ON HOW THE ART WORLD — AND THE PLACE OF AFRICAN-AMERICAN ARTISTS — HAS CHANGED.
There have been new scholars in the field who have brought even more attention to African-American artists and the many movements … from the 19th through the 21st centuries.
YOU ORGANIZED THE EPIC THORNTON DIAL EXHIBITION AT THE MFAH IN 2005. AFTER HIS PASSING THIS YEAR, WILL HIS STAR RISE HIGHER?

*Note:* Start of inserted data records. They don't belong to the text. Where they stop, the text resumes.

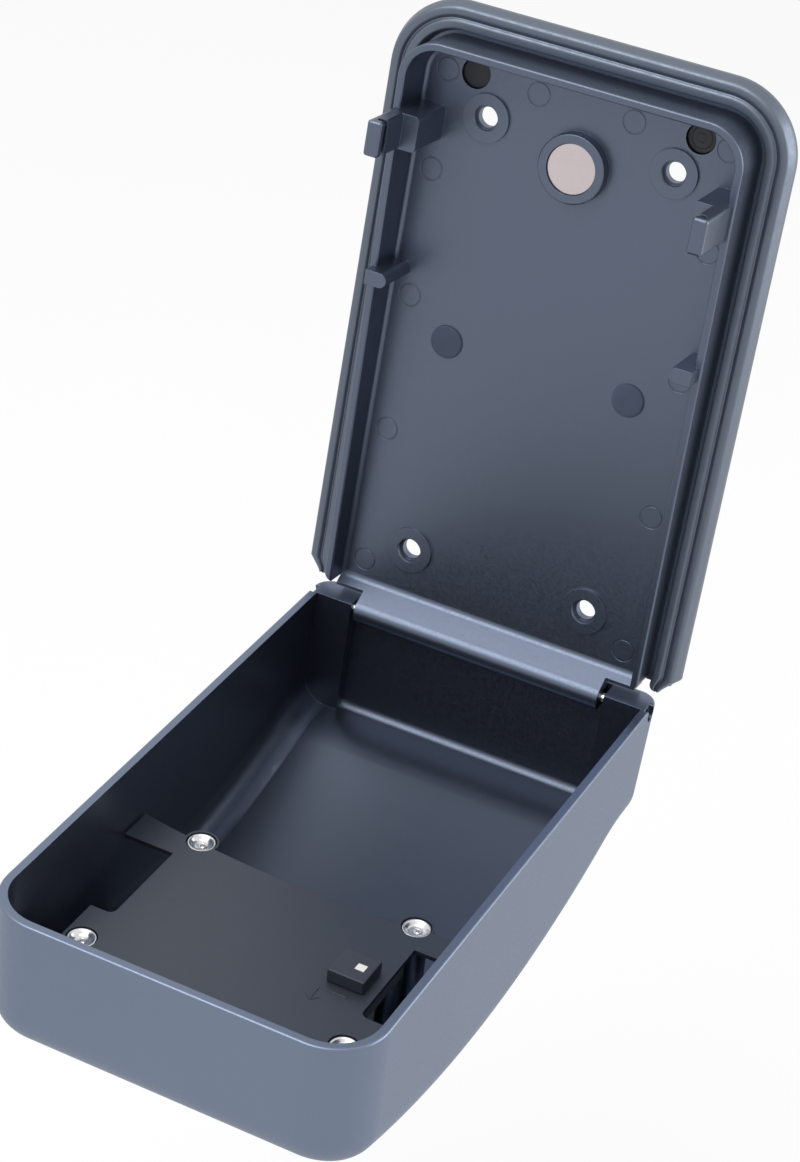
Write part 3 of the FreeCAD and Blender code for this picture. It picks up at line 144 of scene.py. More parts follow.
class Graph:
    """A small helper that builds a material's nodes and joins them."""

    def __init__(self, name: str) -> None:
        """Start an empty material with a Principled shader.

        Args:
            name: the material's name.
        """
        self.material = bpy.data.materials.new(name)
        self.material.use_nodes = True
        self.tree = self.material.node_tree
        self.shader = self.tree.nodes["Principled BSDF"]
        texture = self.tree.nodes.new("ShaderNodeTexCoord")
        self.coords = texture.outputs["Object"]
        self.facing = texture.outputs["Normal"]

    def node(self, kind: str, **values: object) -> bpy.types.Node:
        """Add a node and set its properties.

        Args:
            kind: the node's type.
            **values: the properties to set.

        Returns:
            The new node.
        """
        made = self.tree.nodes.new(kind)
        for key, value in values.items():
            setattr(made, key, value)
        return made

    def link(self, start: bpy.types.NodeSocket, end: bpy.types.NodeSocket) -> None:
        """Join two sockets."""
        self.tree.links.new(start, end)

    def noise(self, size: float, detail: float = 2.0, rough: float = 0.5) -> bpy.types.NodeSocket:
        """A noise pattern with features of a size.

        Args:
            size: rough width of a feature, in mm.
            detail: number of finer layers.
            rough: how strong the finer layers are.

        Returns:
            The pattern's value socket.
        """
        made = self.node("ShaderNodeTexNoise")
        made.inputs["Scale"].default_value = 1.0 / (size * MM)
        made.inputs["Detail"].default_value = detail
        made.inputs["Roughness"].default_value = rough
        self.link(self.coords, made.inputs["Vector"])
        return made.outputs["Fac"]

    def spread(self, value: bpy.types.NodeSocket, low: float, high: float,
               start: float = 0.3, end: float = 0.7) -> bpy.types.NodeSocket:
        """Map a pattern to a range of values.

        Args:
            value: the pattern.
            low: the result where the pattern is at start.
            high: the result where the pattern is at end.
            start: lower end of the pattern's range.
            end: upper end of the pattern's range.

        Returns:
            The mapped socket.
        """
        made = self.node("ShaderNodeMapRange")
        self.link(value, made.inputs["Value"])
        for name, number in (("From Min", start), ("From Max", end), ("To Min", low), ("To Max", high)):
            made.inputs[name].default_value = number
        return made.outputs["Result"]

    def blend(self, factor: bpy.types.NodeSocket, first: Colour, second: Colour) -> bpy.types.NodeSocket:
        """Mix two colours by a pattern.

        Args:
            factor: the pattern.
            first: the colour where the pattern is zero.
            second: the colour where the pattern is one.

        Returns:
            The mixed colour's socket.
        """
        made = self.node("ShaderNodeMix", data_type="RGBA")
        self.link(factor, made.inputs["Factor"])
        made.inputs["A"].default_value = (*first, 1.0)
        made.inputs["B"].default_value = (*second, 1.0)
        return made.outputs["Result"]

    def blend_sockets(self, factor: bpy.types.NodeSocket, first: bpy.types.NodeSocket,
                      second: bpy.types.NodeSocket) -> bpy.types.NodeSocket:
        """Mix two colour sockets by a pattern.

        Args:
            factor: the pattern.
            first: the colour where the pattern is zero.
            second: the colour where the pattern is one.

        Returns:
            The mixed colour's socket.
        """
        made = self.node("ShaderNodeMix", data_type="RGBA")
        self.link(factor, made.inputs["Factor"])
        self.link(first, made.inputs["A"])
        self.link(second, made.inputs["B"])
        return made.outputs["Result"]

    def relief(self, height: bpy.types.NodeSocket, depth: float, edge: float = 0.0) -> None:
        """Give the surface a fine relief and softened edges.

        Args:
            height: the pattern that raises the surface.
            depth: its height, in mm.
            edge: radius over which sharp edges are rounded in shading, in mm.
        """
        bump = self.node("ShaderNodeBump")
        bump.inputs["Distance"].default_value = depth * MM
        self.link(height, bump.inputs["Height"])
        if edge > 0.0:
            bevel = self.node("ShaderNodeBevel", samples=4)
            bevel.inputs["Radius"].default_value = edge * MM
            self.link(bevel.outputs["Normal"], bump.inputs["Normal"])
        self.link(bump.outputs["Normal"], self.shader.inputs["Normal"])

    def fix(self, **values: float | Colour) -> None:
        """Set numbers and colours on the shader's own sockets.

        Args:
            **values: a value for each socket, whose name has underscores for its spaces.
        """
        for key, value in values.items():
            if isinstance(value, tuple):
                value = (*value, 1.0)
            self.shader.inputs[key.replace("_", " ")].default_value = value

    def outward_side(self, centre: Vector) -> bpy.types.NodeSocket:
        """A value above zero where the surface faces away from a point.

        Args:
            centre: the point, in metres.

        Returns:
            The socket with the value.
        """
        away = self.node("ShaderNodeVectorMath", operation="SUBTRACT")
        self.link(self.coords, away.inputs[0])
        away.inputs[1].default_value = centre
        dot = self.node("ShaderNodeVectorMath", operation="DOT_PRODUCT")
        self.link(away.outputs["Vector"], dot.inputs[0])
        self.link(self.facing, dot.inputs[1])
        return dot.outputs["Value"]


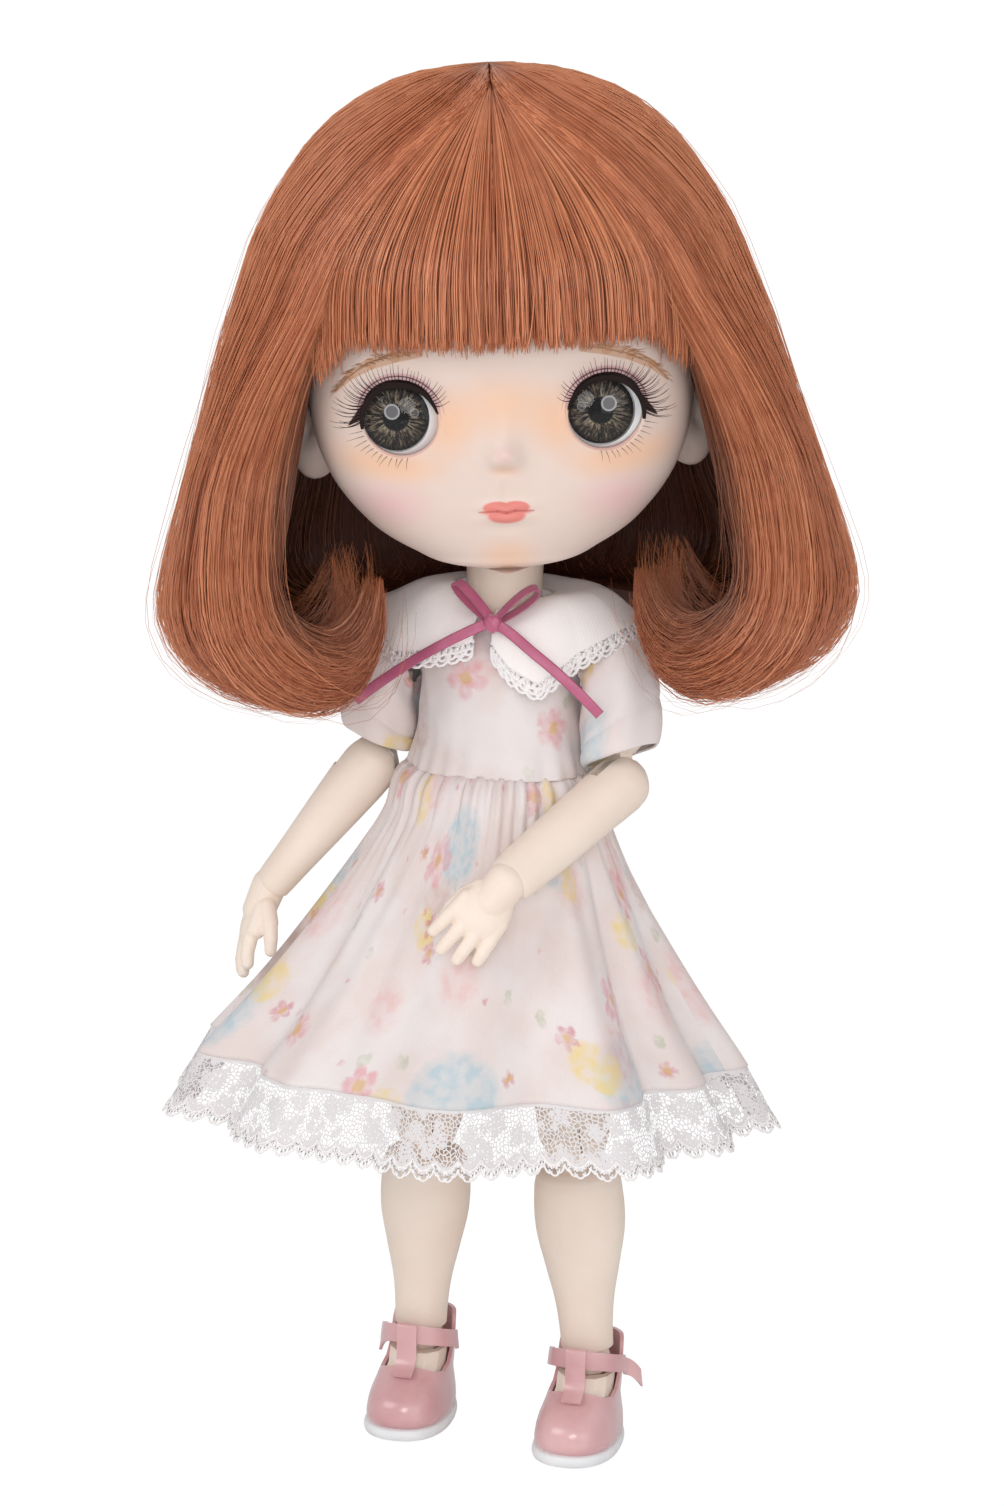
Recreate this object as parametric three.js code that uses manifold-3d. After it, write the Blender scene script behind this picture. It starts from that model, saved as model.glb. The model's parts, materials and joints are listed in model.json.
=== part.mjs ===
// Jointed fashion doll, about 30 cm tall, with removable wig, dress and shoes.
// Millimetres, +Z up, the doll faces -Y and its left side is +X.
// The origin is on the ground under the middle of the doll's box.

import * as THREE from 'three';
import { mergeVertices } from 'three/addons/utils/BufferGeometryUtils.js';
import ManifoldModule from 'manifold-3d';

const manifold = await ManifoldModule();
manifold.setup();

// Clearances
const runGap = 0.3;
const clothGap = 0.4;
const weldReach = 0.0002;
const overrun = 40;

// Facets round each kind of piece
const ballSides = 12;
const ballRows = 7;
const limbSides = 12;
const smallSides = 10;
const smallRows = 6;

// Rest pose in degrees, as the doll stands
const waistBendRest = 0;
const waistTurnRest = 0;
const neckLeanRest = 0;
const headTurnRest = 17;
const headTiltRest = -3.5;
const armSwingRest = { left: 13, right: 4.5 };
const armRaiseRest = { left: 8, right: 6.5 };
const armTwistRest = { left: -42, right: -84 };
const elbowBendRest = { left: 56, right: 30 };
const wristTurnRest = { left: -14, right: 30 };
const wristBendRest = { left: 18, right: 8 };
const leftLegSwingRest = -2.6;
const legSpreadRest = { left: 4.4, right: 1.9 };

// Legs
const hipHalfSpacing = 14.5;
const hipSetBack = 2;
const hipBallRadius = 7;
const thighLength = 44;
const thighHalfWidth = 11.6;
const thighHalfDepth = 11.9;
const kneeHalfWidth = 8;
const kneeTongueHalfWidth = 3.1;
const kneeTongueRadius = 7.5;
const kneePinRadius = 1.5;
const shinLength = 51.5;
const calfHalfWidth = 9.7;
const calfHalfDepth = 9.7;
const ankleHalfWidth = 5.8;
const ankleBallRadius = 5.2;
const ankleHeight = 19;

// Shoes and feet
const soleHeight = 2.6;
const shoeHalfWidth = 9.1;
const toeReach = 20;
const heelReach = 11.2;
const shoeWall = 1;
const heelNotch = 0.9;
const heelNotchFront = 1;
const heelNotchBack = 5;
const counterHeight = 23.5;
const throatHeight = 14.2;
const throatBack = 1.5;
const strapWidth = 3.7;
const strapThickness = 0.9;
const strapTabLength = 6;
const barHalfWidth = 2.2;

// Pelvis and trunk
const pelvisHalfWidth = 23;
const pelvisHalfDepth = 12.5;
const waistRise = 13;
const waistBallRadius = 10;
const waistSlot = 5;
const chestHalfWidth = 15.5;
const chestHalfDepth = 11.5;
const shoulderRise = 48;
const shoulderHalfSpacing = 25;
const shoulderStubRadius = 3.4;
const neckRise = 54;
const neckBallRadius = 8.4;
const neckRadius = 8.1;
const neckLength = 20;
const neckKnobRadius = 7.9;
const neckCut = 2.4;

// Dress
const bodiceWall = 1.2;
const bodiceHalfWidth = 19.5;
const bodiceHalfDepth = 16;
const seamRise = 24;
const neckline = 57.5;
const armholeRadius = 4.4;
const skirtLength = 63;
const skirtHalfWidth = 56;
const skirtHalfDepth = 49;
const skirtWaistHalfWidth = 20.4;
const skirtWaistHalfDepth = 16.5;
const skirtLean = -5;
const skirtWall = 1.1;
const foldCount = 12;
const foldDepth = 2.6;
const gatherCount = 20;
const gatherDepth = 0.7;
const laceHeight = 12;
const laceWall = 0.8;
const laceSwing = 1.4;
const scallopDepth = 1.5;
const scallopCount = 20;
const collarNeckRadius = 10.4;
const collarLift = 1.3;
const collarRise = neckline + collarLift;
const collarReach = 19;
const collarDrop = 17;
const collarThickness = 0.8;
const ribbonWidth = 3;
const ribbonThickness = 0.5;
const bowSide = 2.6;
const bowFront = 16.8;
const bowRise = 55.4;
const bowLoopLength = 12.5;
const bowLoopGap = 1.5;
const bowKnotHalf = 2;
const tailLength = 31;
const tailLift = 2.3;

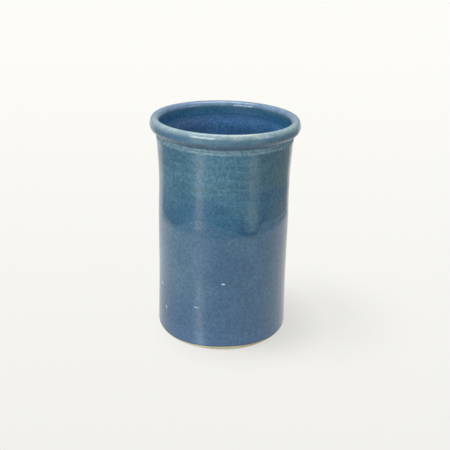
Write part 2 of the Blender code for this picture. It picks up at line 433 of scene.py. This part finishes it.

I am sure that Thornton Dial will become more and more central to the discussion of contemporary American art. I recently spoke at a memorial celebration for Mr. Dial at the High Museum in Atlanta with Bill Arnett and Lonnie Holley, and the power of Mr. Dial’s art on view at the museum struck us all over again.
The recent acquisition of Dial’s work by the Metropolitan Museum invites further analysis of the importance of his art. Peter Marzio got Thornton Dial immediately, and that is why we are fortunate today to have five Dials in the MFAH’s permanent collection.
IN HOUSTON’S ART HISTORY, WE HAVE HAD GREATS LIKE DR. JOHN BIGGERS AND BERT LONG JR. ANYONE ELSE FROM THE EARLIER YEARS THAT SHOULD BE RECOGNIZED?
Carroll Harris Simms, Willie Moore, Harvey Johnson, and Michael Ray Charles, among many others, have all contributed to the strength of the African-American art scene in Houston.
ON TEXAS SOUTHERN UNIVERSITY AS AN EPICENTER.
TSU has been central to the development of art by African-Americans in Houston. John Biggers and Carroll Harris Simms were visionaries. The early support of patrons Susan McAshan, Dominique de Menil, and Mrs. Jane Blaffer Owen made much of their vision possible.